Knowing you have prostate cancer is bad enough, but when you examine the pros and cons of the various options, it becomes downright scary. I had heard about and did not want the side effects of radiation therapy for prostate cancer. Having had two major operations before, I definitely did not want to go through that again. I wanted prostate cancer surgery, without the pain. My urologist introduced me to Dr. Krongrad. His proposition seemed to be the most promising. Only one catch ... he had not performed this prostate surgery procedure before. This meant that if I agreed, I would be his first.
Over a period of a few weeks he told me how he had been preparing for this and who would be assisting and even about the new robotic equipment he was getting. I felt like I would be more than just his patient. I would be a member of his team. I still feel that way, even after two years.

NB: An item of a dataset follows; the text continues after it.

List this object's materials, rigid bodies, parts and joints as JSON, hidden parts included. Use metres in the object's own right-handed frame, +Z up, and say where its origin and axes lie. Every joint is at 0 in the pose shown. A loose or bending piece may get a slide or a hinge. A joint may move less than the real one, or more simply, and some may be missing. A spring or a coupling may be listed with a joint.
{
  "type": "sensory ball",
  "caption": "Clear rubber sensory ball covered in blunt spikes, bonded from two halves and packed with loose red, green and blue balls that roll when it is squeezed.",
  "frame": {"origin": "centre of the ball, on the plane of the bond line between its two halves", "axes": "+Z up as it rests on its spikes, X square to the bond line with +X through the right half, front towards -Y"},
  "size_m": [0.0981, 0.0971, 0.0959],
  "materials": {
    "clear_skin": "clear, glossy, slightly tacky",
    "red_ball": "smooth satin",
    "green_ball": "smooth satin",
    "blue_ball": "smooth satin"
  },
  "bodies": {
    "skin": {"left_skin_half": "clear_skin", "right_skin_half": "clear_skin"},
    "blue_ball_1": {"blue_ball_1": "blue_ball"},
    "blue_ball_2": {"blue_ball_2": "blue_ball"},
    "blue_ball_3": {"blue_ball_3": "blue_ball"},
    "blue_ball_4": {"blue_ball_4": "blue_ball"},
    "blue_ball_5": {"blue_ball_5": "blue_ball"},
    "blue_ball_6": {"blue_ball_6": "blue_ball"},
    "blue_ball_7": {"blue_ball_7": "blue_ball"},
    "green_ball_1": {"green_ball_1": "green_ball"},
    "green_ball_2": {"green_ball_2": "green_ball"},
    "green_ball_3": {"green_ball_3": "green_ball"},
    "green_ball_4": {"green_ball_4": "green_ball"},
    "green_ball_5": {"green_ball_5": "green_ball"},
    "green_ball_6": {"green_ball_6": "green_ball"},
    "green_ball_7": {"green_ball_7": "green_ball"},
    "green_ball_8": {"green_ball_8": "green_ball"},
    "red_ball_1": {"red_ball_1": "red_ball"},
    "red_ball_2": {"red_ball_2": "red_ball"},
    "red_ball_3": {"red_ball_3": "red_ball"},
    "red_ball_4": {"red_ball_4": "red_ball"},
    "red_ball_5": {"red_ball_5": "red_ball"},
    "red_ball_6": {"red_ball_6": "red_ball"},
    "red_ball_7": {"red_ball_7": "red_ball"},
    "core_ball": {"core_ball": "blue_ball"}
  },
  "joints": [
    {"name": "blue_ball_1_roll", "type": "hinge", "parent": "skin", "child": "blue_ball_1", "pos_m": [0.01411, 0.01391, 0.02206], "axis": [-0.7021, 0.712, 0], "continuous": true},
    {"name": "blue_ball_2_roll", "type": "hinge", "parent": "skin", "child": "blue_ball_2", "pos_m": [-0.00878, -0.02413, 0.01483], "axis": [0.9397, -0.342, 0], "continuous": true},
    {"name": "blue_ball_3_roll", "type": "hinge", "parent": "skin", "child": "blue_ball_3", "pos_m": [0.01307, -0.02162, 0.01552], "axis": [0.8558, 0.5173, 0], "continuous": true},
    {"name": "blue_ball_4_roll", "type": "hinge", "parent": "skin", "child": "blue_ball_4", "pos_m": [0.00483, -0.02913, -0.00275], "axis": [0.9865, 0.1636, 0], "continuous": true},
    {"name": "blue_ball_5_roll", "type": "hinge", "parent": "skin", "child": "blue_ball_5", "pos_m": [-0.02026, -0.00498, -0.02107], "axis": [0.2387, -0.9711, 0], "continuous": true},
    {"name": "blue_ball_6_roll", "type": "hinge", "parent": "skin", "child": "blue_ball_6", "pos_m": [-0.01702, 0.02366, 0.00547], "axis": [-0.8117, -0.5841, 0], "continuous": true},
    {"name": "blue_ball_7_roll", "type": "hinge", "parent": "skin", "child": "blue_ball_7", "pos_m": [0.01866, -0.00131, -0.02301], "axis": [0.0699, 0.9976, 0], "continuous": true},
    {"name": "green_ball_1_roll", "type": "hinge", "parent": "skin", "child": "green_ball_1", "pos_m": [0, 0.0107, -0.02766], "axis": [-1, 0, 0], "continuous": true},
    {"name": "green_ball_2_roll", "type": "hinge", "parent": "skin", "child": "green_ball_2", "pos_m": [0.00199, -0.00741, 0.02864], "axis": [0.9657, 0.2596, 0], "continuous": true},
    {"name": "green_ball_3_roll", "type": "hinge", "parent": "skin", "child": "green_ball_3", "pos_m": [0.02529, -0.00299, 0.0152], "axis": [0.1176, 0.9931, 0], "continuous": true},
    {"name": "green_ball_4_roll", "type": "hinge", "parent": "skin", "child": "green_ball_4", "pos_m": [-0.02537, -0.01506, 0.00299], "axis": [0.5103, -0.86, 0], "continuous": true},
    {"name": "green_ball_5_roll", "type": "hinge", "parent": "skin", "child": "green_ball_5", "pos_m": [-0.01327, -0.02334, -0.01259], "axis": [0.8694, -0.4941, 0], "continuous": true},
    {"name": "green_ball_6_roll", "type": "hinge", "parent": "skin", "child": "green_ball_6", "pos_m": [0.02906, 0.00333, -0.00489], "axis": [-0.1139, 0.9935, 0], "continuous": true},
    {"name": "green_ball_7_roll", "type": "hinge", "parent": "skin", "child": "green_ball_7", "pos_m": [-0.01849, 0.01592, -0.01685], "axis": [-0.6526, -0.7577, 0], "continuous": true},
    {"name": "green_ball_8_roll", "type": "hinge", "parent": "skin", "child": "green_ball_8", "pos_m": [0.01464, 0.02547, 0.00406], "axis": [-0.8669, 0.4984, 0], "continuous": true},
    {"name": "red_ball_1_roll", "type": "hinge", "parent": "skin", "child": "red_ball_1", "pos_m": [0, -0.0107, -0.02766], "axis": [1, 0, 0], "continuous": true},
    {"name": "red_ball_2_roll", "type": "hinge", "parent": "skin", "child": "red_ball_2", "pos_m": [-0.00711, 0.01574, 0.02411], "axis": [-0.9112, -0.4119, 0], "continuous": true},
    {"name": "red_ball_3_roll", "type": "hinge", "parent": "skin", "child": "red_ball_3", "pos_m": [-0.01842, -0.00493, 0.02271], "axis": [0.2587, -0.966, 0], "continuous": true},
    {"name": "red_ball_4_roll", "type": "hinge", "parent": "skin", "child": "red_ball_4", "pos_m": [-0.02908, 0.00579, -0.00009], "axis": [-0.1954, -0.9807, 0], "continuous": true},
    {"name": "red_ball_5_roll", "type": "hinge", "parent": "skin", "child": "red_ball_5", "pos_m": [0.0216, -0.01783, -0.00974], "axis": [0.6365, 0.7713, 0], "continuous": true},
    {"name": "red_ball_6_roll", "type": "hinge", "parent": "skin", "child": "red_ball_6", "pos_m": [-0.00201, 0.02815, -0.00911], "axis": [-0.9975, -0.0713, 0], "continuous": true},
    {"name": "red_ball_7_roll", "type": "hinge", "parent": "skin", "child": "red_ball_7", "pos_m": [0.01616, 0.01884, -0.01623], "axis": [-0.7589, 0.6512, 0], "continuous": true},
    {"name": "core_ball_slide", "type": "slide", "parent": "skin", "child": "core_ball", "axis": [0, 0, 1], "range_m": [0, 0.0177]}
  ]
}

When I awoke after the operation, I was groggy and my throat was sore. I could see that most of the people around me were smiling and that must mean that this was a success. The catheter was uncomfortable, but not too bad. I kept waiting for the incisions to start hurting, but when I felt my abdomen with one hand there was just a little soreness.
After a few hours they moved me into a post surgery room. Krongrad and the floor nurse told me that if I needed something for pain, just say so. On the second day the same nurse asked me why I didn't take something for pain? When I told her that just wasn't that bad, she said: "will you please take two Tylenol for my sake?" You are after prostate removal and that is supposed to hurt." I took some Tylenol just to make her happy.
By the second day, I was bored, restless, and eager to get going. Dr. Krongrad admitted that he could think of no reason to keep me in the hospital, so he discharged me. And this is how I became the founding member of the Miami LRP fraternity.